Fortunately, it is so hard to run for president that by the time someone wins, that someone, the last one standing, knows a lot about the job. Perhaps a Newt Gingrich can make a good run but it is already too late for a Palin who should have started thinking about the job in college. And it is not a question of intelligence - In fact, I question the intelligence of anyone who runs for president even if he or she is very smart. It's like fighting a war to be king or queen with war replaced by campaigning. There nonetheless are pretenders to the throne out there. Hopefully what President Obama is doing is raising the bar on the competency voters expect and that a winner will be aggravatingly deliberative and thoughtful. If Obama can do that, it would be enough. If he can do more, that's great.
Thoughtful. Let's hope you're right. But we do need to figure out why she is so appealing to so many and must be careful not take her too lightly. There are unfortunately examples of people such as her coming to power when times turn truly bad.
Steven -
If Sarah Palin is a political threat because she is appealing, then you really should get agitated about Megan Fox. Simply being appealing may get someone publicity, electon to a state or local office and in Ms. Palin's case crowds, but not far enough for political longevity or national office.

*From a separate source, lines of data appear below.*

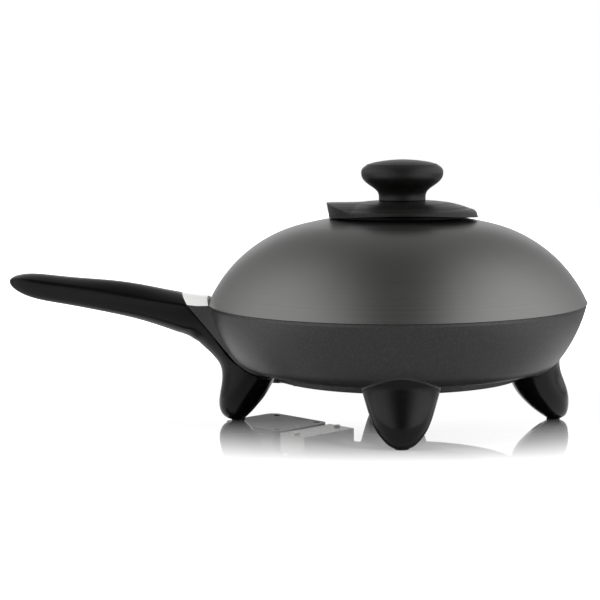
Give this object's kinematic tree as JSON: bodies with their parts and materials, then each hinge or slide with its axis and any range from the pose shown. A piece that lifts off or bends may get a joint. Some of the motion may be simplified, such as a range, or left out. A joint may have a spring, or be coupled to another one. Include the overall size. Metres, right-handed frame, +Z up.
{
  "type": "electric skillet",
  "caption": "Round cast electric skillet on feet, with a long handle, a domed lift-off lid with a knob and vent plate, and a plug-in heat control with a dial.",
  "frame": {"origin": "bottom centre of the whole skillet, on the surface it stands on, midway between the handle's tip and the far side of the rim", "axes": "+X away from the handle, +Y to the back where the heat control plugs in, +Z up; the pan's own axis is vertical at X = 0.083 m, Y = 0"},
  "size_m": [0.4762, 0.3116, 0.2157],
  "materials": {
    "pan_metal": "cast, dark grey fired coating with a metallic fleck, dark non-stick inside",
    "heater_metal": "cast, bare",
    "lid_metal": "spun and anodised charcoal, satin",
    "handle_black": "moulded phenolic, glossy black",
    "foot_black": "moulded phenolic, glossy black",
    "knob_black": "moulded phenolic, satin warm black",
    "vent_black": "moulded phenolic, satin warm black",
    "shutter_steel": "pressed stainless sheet",
    "screw_steel": "zinc plated",
    "element_steel": "stainless sheath",
    "pin_nickel": "nickel plated, polished",
    "bush_ceramic": "steatite, unglazed",
    "guard_steel": "pressed steel",
    "pad_rubber": "moulded rubber",
    "case_black": "moulded phenolic, fine matte texture",
    "dial_black": "moulded phenolic, satin",
    "probe_steel": "drawn stainless tube",
    "contact_brass": "stamped brass",
    "bimetal_strip": "rolled bimetal strip",
    "spacer_ceramic": "steatite, unglazed",
    "lens_amber": "moulded clear amber plastic",
    "lamp_glass": "neon lamp"
  },
  "bodies": {
    "root": {"pan_body": "pan_metal", "heater_casting": "heater_metal", "heater_screws": "screw_steel", "heating_element": "element_steel", "terminal_pins": "pin_nickel", "terminal_insulators": "bush_ceramic", "terminal_guard": "guard_steel", "guard_screws": "screw_steel", "handle_body": "handle_black", "handle_screws": "screw_steel", "front_foot": "foot_black", "rear_foot": "foot_black", "right_foot": "foot_black", "foot_screws": "screw_steel", "foot_pads": "pad_rubber"},
    "lid": {"lid_shell": "lid_metal", "knob_sleeve": "knob_black", "knob_body": "knob_black", "knob_cap": "knob_black", "knob_washer": "screw_steel", "knob_screw": "screw_steel"},
    "vent": {"vent_plate": "vent_black", "vent_shutter": "shutter_steel"},
    "control": {"control_lower_case": "case_black", "control_upper_case": "case_black", "control_screws": "screw_steel", "probe_tube": "probe_steel", "socket_contacts": "contact_brass", "thermostat_frame": "guard_steel", "bimetal_blade": "bimetal_strip", "blade_spacer": "spacer_ceramic", "contact_blade": "contact_brass", "pilot_lens": "lens_amber", "pilot_lamp": "lamp_glass"},
    "dial": {"dial_shaft": "pin_nickel", "control_dial": "dial_black"}
  },
  "joints": [
    {"name": "lid_lift", "type": "slide", "parent": "root", "child": "lid", "axis": [0, 0, 1], "range_m": [0, 0.15]},
    {"name": "vent_turn", "type": "hinge", "parent": "lid", "child": "vent", "pos_m": [0.0876, 0, 0.17], "axis": [0, 0, 1], "range_deg": [0, 60]},
    {"name": "control_pull", "type": "slide", "parent": "root", "child": "control", "axis": [-0.7071, 0.7071, 0], "range_m": [0, 0.12]},
    {"name": "dial_turn", "type": "hinge", "parent": "control", "child": "dial", "pos_m": [-0.03297, 0.11597, 0.055], "axis": [0, 0, 1], "range_deg": [0, 270]}
  ]
}
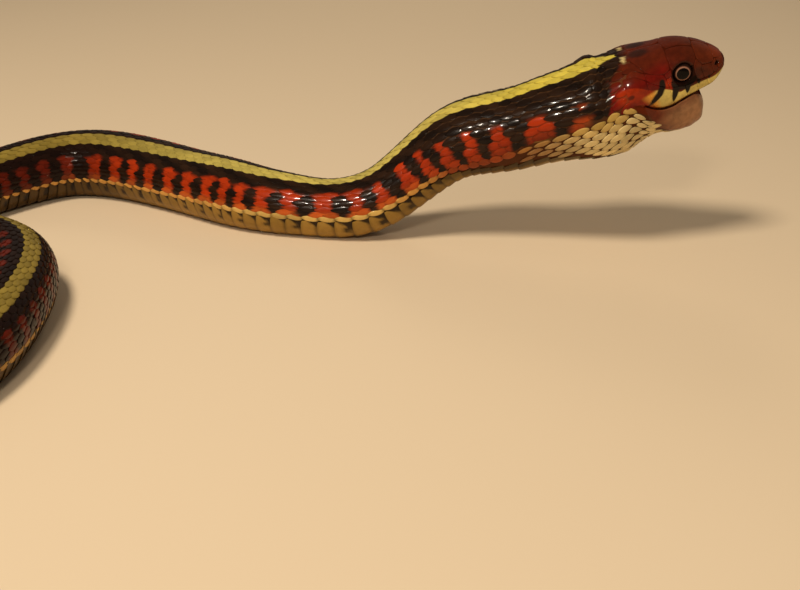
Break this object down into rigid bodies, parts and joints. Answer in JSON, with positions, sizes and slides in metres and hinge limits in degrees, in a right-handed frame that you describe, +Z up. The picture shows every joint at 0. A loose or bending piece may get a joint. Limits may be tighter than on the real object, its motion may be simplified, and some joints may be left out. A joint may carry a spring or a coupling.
{
  "type": "garter snake",
  "caption": "Life-size still model of a young red-sided garter snake lying in bends, neck and head raised, mouth open.",
  "frame": {"origin": "on the floor, under the middle of the whole snake's bounding box", "axes": "+X the way the head points and the longest extent, +Z up from the floor, +Y to the snake's left at the head"},
  "size_m": [0.0954, 0.0668, 0.0172],
  "materials": {
    "body_scales": "near-black keeled scales with red bars, a yellow back stripe and a cream side stripe, wet-looking",
    "head_scales": "smooth glossy shields, brick red to maroon, cream lips barred with black",
    "mouth_lining": "wet pinkish-brown skin of the mouth",
    "eye": "clear glossy cap over a round black pupil and a thin golden-brown iris"
  },
  "bodies": {
    "root": {"head": "head_scales", "lower_jaw": "mouth_lining", "eye_left": "eye", "eye_right": "eye", "neck": "body_scales", "body_1": "body_scales", "body_2": "body_scales", "body_3": "body_scales", "body_4": "body_scales", "body_5": "body_scales", "body_6": "body_scales", "body_7": "body_scales", "body_8": "body_scales", "body_9": "body_scales", "body_10": "body_scales", "tail_1": "body_scales", "tail_2": "body_scales", "tail_3": "body_scales", "tail_4": "body_scales"}
  },
  "joints": []
}
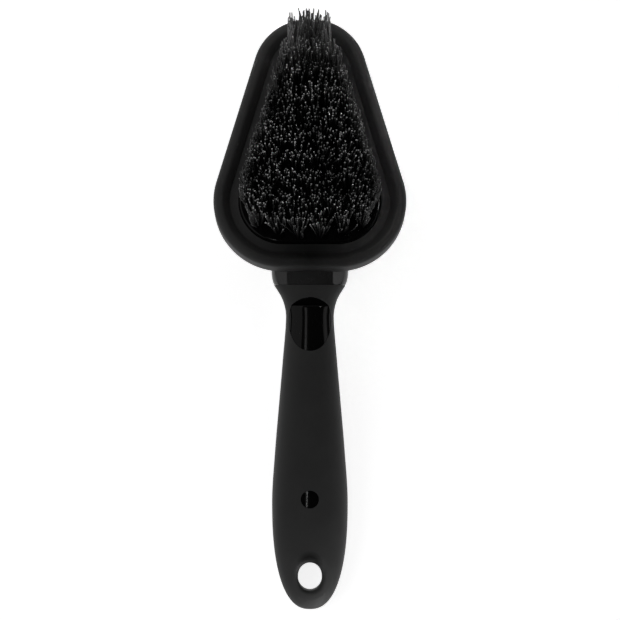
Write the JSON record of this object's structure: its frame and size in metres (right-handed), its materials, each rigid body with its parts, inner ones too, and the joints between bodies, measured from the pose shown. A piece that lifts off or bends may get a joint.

She's not just appealing. There's a lot more going on with her that I think you're missing. She's already an experienced political figure and her appeal is much deeper than just being appealing. I think you're confusing popularity and political power. She already has a lot of that kind of power. And, in the right conditions--when things fall apart--people here and elsewhere have turned to appealing demagogues to lead them Which, I feel she has the capacity to be. With a smile of course.